Using the data that follows, return exactly the lines from the one that contains "addCabinet();" through the one that contains "bpy.data.objects.remove(obj)", ends included.
↓
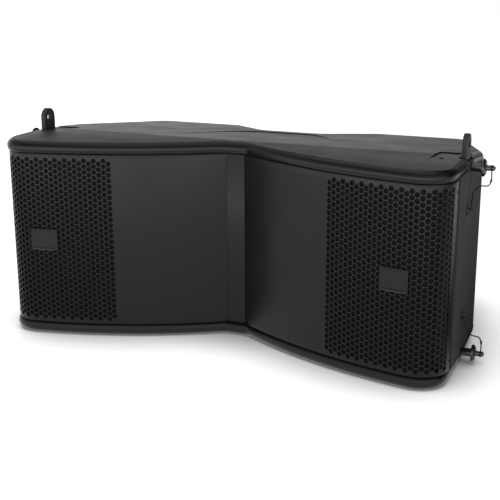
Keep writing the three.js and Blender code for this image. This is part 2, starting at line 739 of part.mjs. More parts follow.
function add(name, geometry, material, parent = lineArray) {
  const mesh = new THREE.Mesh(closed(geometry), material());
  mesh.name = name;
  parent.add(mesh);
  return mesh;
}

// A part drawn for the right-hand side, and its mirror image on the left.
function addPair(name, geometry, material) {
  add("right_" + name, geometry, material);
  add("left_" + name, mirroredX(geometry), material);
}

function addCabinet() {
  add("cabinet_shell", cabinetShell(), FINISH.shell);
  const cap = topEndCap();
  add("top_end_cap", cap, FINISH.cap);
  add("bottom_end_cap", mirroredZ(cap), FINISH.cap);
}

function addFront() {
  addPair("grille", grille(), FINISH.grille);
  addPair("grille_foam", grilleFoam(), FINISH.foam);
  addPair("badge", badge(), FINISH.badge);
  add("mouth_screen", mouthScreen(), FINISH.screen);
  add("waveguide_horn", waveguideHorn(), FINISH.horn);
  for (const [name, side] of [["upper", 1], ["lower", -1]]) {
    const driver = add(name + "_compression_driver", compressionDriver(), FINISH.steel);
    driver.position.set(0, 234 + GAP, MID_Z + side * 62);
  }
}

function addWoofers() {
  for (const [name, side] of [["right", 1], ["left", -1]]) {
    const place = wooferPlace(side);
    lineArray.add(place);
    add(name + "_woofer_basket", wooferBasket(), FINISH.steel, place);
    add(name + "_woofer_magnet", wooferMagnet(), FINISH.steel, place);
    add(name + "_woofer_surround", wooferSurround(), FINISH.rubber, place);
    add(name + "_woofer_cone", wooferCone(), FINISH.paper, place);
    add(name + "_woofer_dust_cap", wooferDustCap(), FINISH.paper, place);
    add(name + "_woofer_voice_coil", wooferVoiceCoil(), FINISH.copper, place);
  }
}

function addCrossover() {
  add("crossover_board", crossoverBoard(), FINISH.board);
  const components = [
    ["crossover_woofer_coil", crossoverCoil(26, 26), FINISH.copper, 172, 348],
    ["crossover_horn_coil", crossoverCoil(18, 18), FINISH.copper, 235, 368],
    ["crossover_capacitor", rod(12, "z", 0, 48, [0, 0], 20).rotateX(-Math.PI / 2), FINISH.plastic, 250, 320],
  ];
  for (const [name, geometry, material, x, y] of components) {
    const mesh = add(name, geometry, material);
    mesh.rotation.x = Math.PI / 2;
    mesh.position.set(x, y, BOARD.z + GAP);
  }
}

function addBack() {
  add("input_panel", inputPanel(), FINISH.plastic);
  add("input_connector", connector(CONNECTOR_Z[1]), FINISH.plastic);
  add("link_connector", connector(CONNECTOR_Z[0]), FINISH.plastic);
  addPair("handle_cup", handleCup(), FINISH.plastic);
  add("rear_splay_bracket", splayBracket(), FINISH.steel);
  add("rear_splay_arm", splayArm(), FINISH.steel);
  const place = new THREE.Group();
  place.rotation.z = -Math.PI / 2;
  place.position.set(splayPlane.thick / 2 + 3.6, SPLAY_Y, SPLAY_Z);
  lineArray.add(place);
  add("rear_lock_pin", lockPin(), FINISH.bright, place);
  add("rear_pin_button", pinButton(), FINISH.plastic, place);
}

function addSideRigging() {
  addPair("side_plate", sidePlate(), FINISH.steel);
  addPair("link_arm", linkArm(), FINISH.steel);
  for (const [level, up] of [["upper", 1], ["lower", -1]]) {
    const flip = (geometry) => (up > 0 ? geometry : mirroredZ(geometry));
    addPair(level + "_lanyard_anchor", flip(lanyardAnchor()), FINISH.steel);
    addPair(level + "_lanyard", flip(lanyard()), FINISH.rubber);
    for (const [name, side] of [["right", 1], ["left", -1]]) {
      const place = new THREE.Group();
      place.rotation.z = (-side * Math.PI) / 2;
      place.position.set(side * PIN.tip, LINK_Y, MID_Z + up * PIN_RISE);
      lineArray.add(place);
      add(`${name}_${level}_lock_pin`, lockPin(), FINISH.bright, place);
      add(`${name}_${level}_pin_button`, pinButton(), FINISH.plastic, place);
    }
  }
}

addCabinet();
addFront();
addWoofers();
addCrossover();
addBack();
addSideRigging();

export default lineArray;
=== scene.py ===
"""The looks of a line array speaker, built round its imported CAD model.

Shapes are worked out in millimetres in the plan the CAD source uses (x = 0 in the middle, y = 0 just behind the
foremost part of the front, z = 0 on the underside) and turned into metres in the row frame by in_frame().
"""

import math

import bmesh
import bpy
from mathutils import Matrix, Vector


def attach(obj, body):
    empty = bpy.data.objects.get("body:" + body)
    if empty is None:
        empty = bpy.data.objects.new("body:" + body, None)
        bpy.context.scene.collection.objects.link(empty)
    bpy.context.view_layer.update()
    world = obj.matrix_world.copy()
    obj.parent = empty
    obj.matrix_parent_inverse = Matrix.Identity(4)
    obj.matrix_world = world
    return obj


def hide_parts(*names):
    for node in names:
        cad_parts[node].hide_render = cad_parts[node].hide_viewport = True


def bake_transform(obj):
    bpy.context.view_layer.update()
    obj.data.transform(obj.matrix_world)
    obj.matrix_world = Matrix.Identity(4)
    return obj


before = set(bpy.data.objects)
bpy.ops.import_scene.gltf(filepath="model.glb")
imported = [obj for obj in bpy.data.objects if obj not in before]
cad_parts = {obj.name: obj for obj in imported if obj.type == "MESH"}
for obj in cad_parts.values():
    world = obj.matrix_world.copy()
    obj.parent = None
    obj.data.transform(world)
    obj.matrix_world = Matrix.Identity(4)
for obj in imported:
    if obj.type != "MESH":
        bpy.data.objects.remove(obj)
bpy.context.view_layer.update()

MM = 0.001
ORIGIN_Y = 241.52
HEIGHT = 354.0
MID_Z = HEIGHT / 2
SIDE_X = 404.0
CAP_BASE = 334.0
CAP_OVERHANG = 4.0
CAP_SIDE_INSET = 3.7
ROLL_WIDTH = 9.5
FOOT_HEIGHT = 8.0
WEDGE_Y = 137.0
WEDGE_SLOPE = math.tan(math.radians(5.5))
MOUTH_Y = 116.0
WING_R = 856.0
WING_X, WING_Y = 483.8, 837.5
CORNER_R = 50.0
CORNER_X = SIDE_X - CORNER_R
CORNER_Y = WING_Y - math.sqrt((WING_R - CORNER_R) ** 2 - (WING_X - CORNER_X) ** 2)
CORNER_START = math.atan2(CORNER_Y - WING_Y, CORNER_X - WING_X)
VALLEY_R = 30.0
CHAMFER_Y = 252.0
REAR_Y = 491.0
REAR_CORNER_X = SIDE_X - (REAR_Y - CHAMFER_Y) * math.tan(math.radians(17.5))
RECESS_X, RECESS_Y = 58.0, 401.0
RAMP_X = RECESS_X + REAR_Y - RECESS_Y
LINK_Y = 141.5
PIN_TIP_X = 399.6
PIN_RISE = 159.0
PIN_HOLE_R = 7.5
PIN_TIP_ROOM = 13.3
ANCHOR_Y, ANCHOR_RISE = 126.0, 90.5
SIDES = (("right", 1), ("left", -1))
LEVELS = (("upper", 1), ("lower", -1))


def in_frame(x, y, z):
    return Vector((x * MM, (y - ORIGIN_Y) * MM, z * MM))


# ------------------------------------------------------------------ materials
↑
WORKED ANSWER:
addCabinet();
addFront();
addWoofers();
addCrossover();
addBack();
addSideRigging();

export default lineArray;
=== scene.py ===
"""The looks of a line array speaker, built round its imported CAD model.

Shapes are worked out in millimetres in the plan the CAD source uses (x = 0 in the middle, y = 0 just behind the
foremost part of the front, z = 0 on the underside) and turned into metres in the row frame by in_frame().
"""

import math

import bmesh
import bpy
from mathutils import Matrix, Vector


def attach(obj, body):
    empty = bpy.data.objects.get("body:" + body)
    if empty is None:
        empty = bpy.data.objects.new("body:" + body, None)
        bpy.context.scene.collection.objects.link(empty)
    bpy.context.view_layer.update()
    world = obj.matrix_world.copy()
    obj.parent = empty
    obj.matrix_parent_inverse = Matrix.Identity(4)
    obj.matrix_world = world
    return obj


def hide_parts(*names):
    for node in names:
        cad_parts[node].hide_render = cad_parts[node].hide_viewport = True


def bake_transform(obj):
    bpy.context.view_layer.update()
    obj.data.transform(obj.matrix_world)
    obj.matrix_world = Matrix.Identity(4)
    return obj


before = set(bpy.data.objects)
bpy.ops.import_scene.gltf(filepath="model.glb")
imported = [obj for obj in bpy.data.objects if obj not in before]
cad_parts = {obj.name: obj for obj in imported if obj.type == "MESH"}
for obj in cad_parts.values():
    world = obj.matrix_world.copy()
    obj.parent = None
    obj.data.transform(world)
    obj.matrix_world = Matrix.Identity(4)
for obj in imported:
    if obj.type != "MESH":
        bpy.data.objects.remove(obj)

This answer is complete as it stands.